The first round was a chance to slay Columbus Blue Jackets coach John Tortorella, whose New York Rangers teams eliminated two supremely talented Capitals teams in seven-game series from 2012 to '13. The second round was to finally -- finally -- slay the Pittsburgh Penguins, for the first time in the Ovechkin era and the second time in franchise history. The third round against the Lightning slayed two demons: the lesser-known evil of 2003, when the Capitals won the first two games in Tampa but then lost in six, and the greater evil of five ex-Rangers skating for Tampa Bay -- and the Caps eliminating ex-Penguin Chris Kunitz.


Now, on to the final round. The Big Bads. Former general manager George McPhee, attempting to win the Cup he couldn't win in Washington over the course of 20 years with a team he created out of nothing, and his Darth Maul, ex-Penguins goalie and Capitals tormentor Marc-Andre Fleury, who contributed to two of those previous three Pittsburgh series victories, including a 29-save shutout in Game 7 last year.

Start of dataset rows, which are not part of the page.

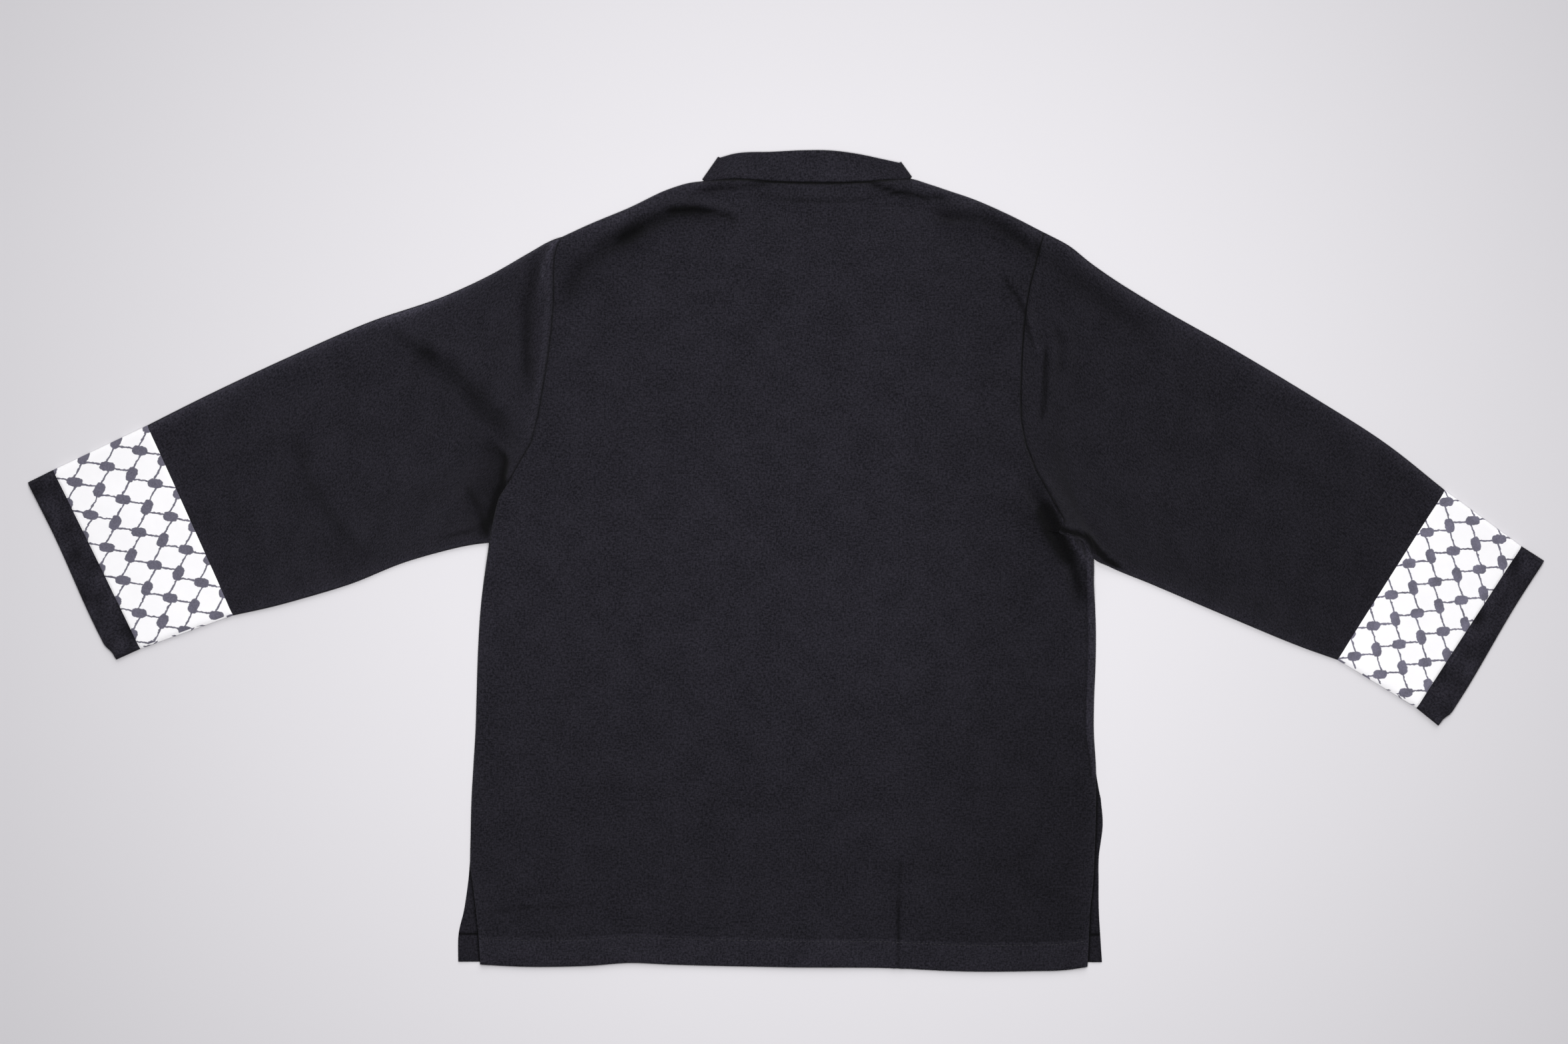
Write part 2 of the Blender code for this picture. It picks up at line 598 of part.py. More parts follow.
def make_frogs(finish):
    """The straight frogs across the centre front, knot on the left front and loop on the right."""
    tilt = -math.atan2(NECK_X - HEM_X, NECK_LEVEL_Y - NECK_DEPTH - FRONT_HEM_Y)
    eye_outer = KNOT_RADIUS + GAP + LOOP_WALL
    for index in range(FROG_PAIRS):
        y = FROG_FIRST_Y - FROG_STEP * index
        centre = (float(centre_front(y)), y)
        number = str(index + 1)
        knot = [(KNOT_RADIUS * math.cos(turn), KNOT_RADIUS * math.sin(turn))
                for turn in np.linspace(0, 2 * math.pi, 17)[:-1]]
        extrude_outline("frog_knot_" + number, knot, centre, tilt, 0.0, FROG_THICK, finish)
        bar = bar_outline(-eye_outer - GAP, -eye_outer - GAP - FROG_BAR_LENGTH, FROG_BAR_WIDTH / 2)
        extrude_outline("frog_bar_" + number, bar, centre, tilt, 0.0, FROG_THICK, finish)
        loop = [(-x, z) for x, z in loop_outline(KNOT_RADIUS + GAP, eye_outer, -eye_outer - FROG_BAR_LENGTH,
                                                 FROG_BAR_WIDTH / 2)]
        extrude_outline("frog_loop_" + number, loop, centre, tilt, 0.0, FROG_THICK, finish)


def main():
    """Build the whole jacket."""
    clear_scene()
    black = material("black_cloth", BLACK, 0.92)
    white = material("white_band", WHITE, 0.85)
    cord = material("frog_cord", CORD, 0.8)
    make_back(black)
    for side in ("left", "right"):
        make_front(side, black)
        make_sleeve(side, black)
    bands = {"left": (LEFT_BAND_OUTER, LEFT_CUFF_OUTER), "right": (RIGHT_BAND_OUTER, RIGHT_CUFF_OUTER)}
    for side, (band_seam, cuff_edge) in bands.items():
        start = seam_ends(sleeve_grid(side)[0])
        middle = ((band_seam.base_x, band_seam.base_y), (band_seam.top_x, band_seam.top_y))
        end = ((cuff_edge.base_x, cuff_edge.base_y), (cuff_edge.top_x, cuff_edge.top_y))
        make_ring("band_" + side, start, middle, CLOTH, white, 5)
        make_ring("cuff_" + side, middle, end, CUFF_CLOTH, black, 3)
    make_collar(black)
    make_frogs(cord)


main()
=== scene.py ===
"""The finish of a tang suit jacket that lies flat and face down on a pale floor.

Every cloth piece is a thin shell on the form of its solid, with the creases that the
cloth shows. Tables and shape functions are in millimetres, and meshes in metres.
"""
import math
from collections import namedtuple

import bpy
import bmesh
import numpy as np
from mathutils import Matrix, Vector
from mathutils.bvhtree import BVHTree


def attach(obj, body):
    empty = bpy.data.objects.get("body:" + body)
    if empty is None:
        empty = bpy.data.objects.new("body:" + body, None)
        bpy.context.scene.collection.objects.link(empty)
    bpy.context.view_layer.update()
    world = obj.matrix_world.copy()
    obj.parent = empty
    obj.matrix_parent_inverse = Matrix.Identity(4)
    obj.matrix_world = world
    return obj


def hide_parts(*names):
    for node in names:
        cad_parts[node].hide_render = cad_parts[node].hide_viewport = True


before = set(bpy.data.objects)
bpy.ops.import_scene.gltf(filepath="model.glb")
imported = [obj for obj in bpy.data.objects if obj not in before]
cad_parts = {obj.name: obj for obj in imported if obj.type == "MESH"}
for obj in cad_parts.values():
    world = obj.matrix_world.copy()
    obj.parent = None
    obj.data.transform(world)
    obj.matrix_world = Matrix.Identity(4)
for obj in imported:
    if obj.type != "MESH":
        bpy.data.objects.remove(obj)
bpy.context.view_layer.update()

bl_info = {
    "name": "Tang suit jacket",
    "version": (1, 0, 0),
    "blender": (4, 5, 0),
    "location": "3D View > Sidebar > Jacket",
    "description": "Finishes a flat-laid tang suit jacket with cloth, net bands, stitching and frogs",
    "category": "Object",
}

MM = 0.001
BODY_NAME = "root"

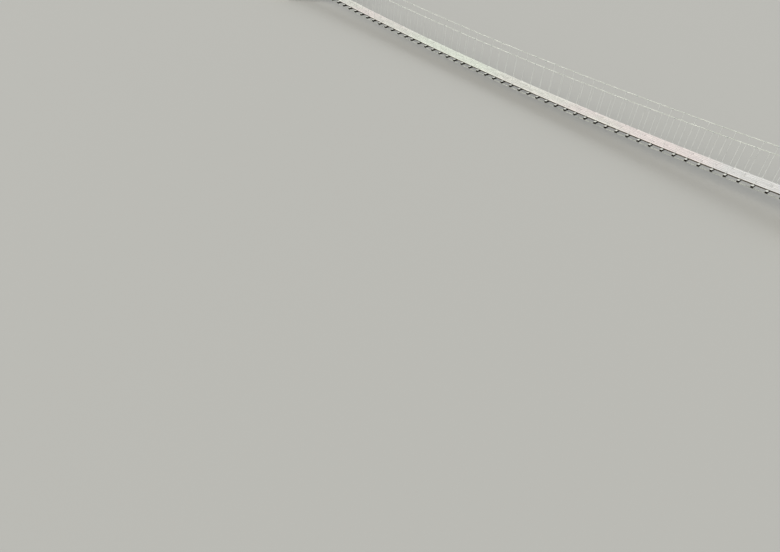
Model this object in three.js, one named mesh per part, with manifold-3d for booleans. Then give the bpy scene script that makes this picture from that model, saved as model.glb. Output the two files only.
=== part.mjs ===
// Suspended footbridge: a narrow boarded walkway on two walkway cables, with two hand cables above its
// edges, a hanger rod at every crossbeam, and a concrete abutment with two posts at each end.
// Millimetres, +Z up. X runs along the bridge and Y across it. The ground is at Z = 0, and the origin
// is on it, halfway between the ends. "near" is the -Y side, "far" the +Y side, "left" the -X end.

import * as THREE from "three";
import { mergeVertices } from "three/addons/utils/BufferGeometryUtils.js";
import Module from "manifold-3d";

const wasm = await Module();
wasm.setup();

// Span
const bayLength = 500;
const bayCount = 60;
const baysInSection = 6;
const sag = 480;
const endLevel = 1200; // top of the walkway where it meets an abutment
const deckJoint = 10; // open joint between the walkway and an abutment
const seatGap = 0.3; // clearance kept between touching pieces

// Walkway
const deckWidth = 700;
const boardThickness = 40;
const beamWidth = 90;
const beamDepth = 80;
const beamLength = 960;
const stringerWidth = 40;
const stringerDepth = 66;
const stringerDrop = 12; // stringer top below the beam top
const stringerOffset = 180;

// Cables and hangers
const cableDiameter = 26;
const cableSides = 8;
const walkwayCableOffset = 435;
const cableSeat = 0.6; // beam underside to cable, leaves room for the cable's short straight steps
const handCableOffset = 375;
const handCableHeight = 1250;
const hangerDiameter = 12;
const hangerSides = 6;

// Abutment
const abutmentLength = 1800;
const abutmentWidth = 1600;
const footingHeight = 300;
const footingSpread = 150;
const thresholdLength = 100;
const thresholdLap = 50;
const thresholdThickness = 8;

// End posts and saddles
const postSetback = 160; // post centre behind the abutment face
const postWidth = 100;
const basePlateWidth = 200;
const basePlateThickness = 20;
const capPlateWidth = 150;
const capPlateThickness = 12;
const saddleLength = 150;
const saddleWidth = 70;
const saddleDepth = 105; // cable centre at the crown down to the post
const saddleRadius = 160; // cable centreline over the saddle
const saddleSteps = 8;
const backstayAngle = THREE.MathUtils.degToRad(38);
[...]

"Life will continue giving you the exact same puzzle until you solve it. That's what karma is. And this entire postseason is a karmic wheel," Johnson said.

Karma hasn't smiled upon the District's sports teams. But the Hockey Gods have jurisdiction over the Capitals. And their coach, Barry Trotz, believes they're smiling upon his team.

"I thought for a good portion of this series, the Hockey Gods left us a bit," Trotz said after Game 7. "But I always talk about this all the time: The Hockey Gods will reward you if you stay with it. If you've earned it."

The Capitals have earned a chance to play for the first championship in the big four sports for the District since 1991. The chance to soothe decades of postseason pain. The chance to win the Stanley Cup.

It's all four wins away for the Washington Capitals. And they know D.C. will be watching.

"A lot of people say it's just a political city. But it's a great sports city," center Jay Beagle said.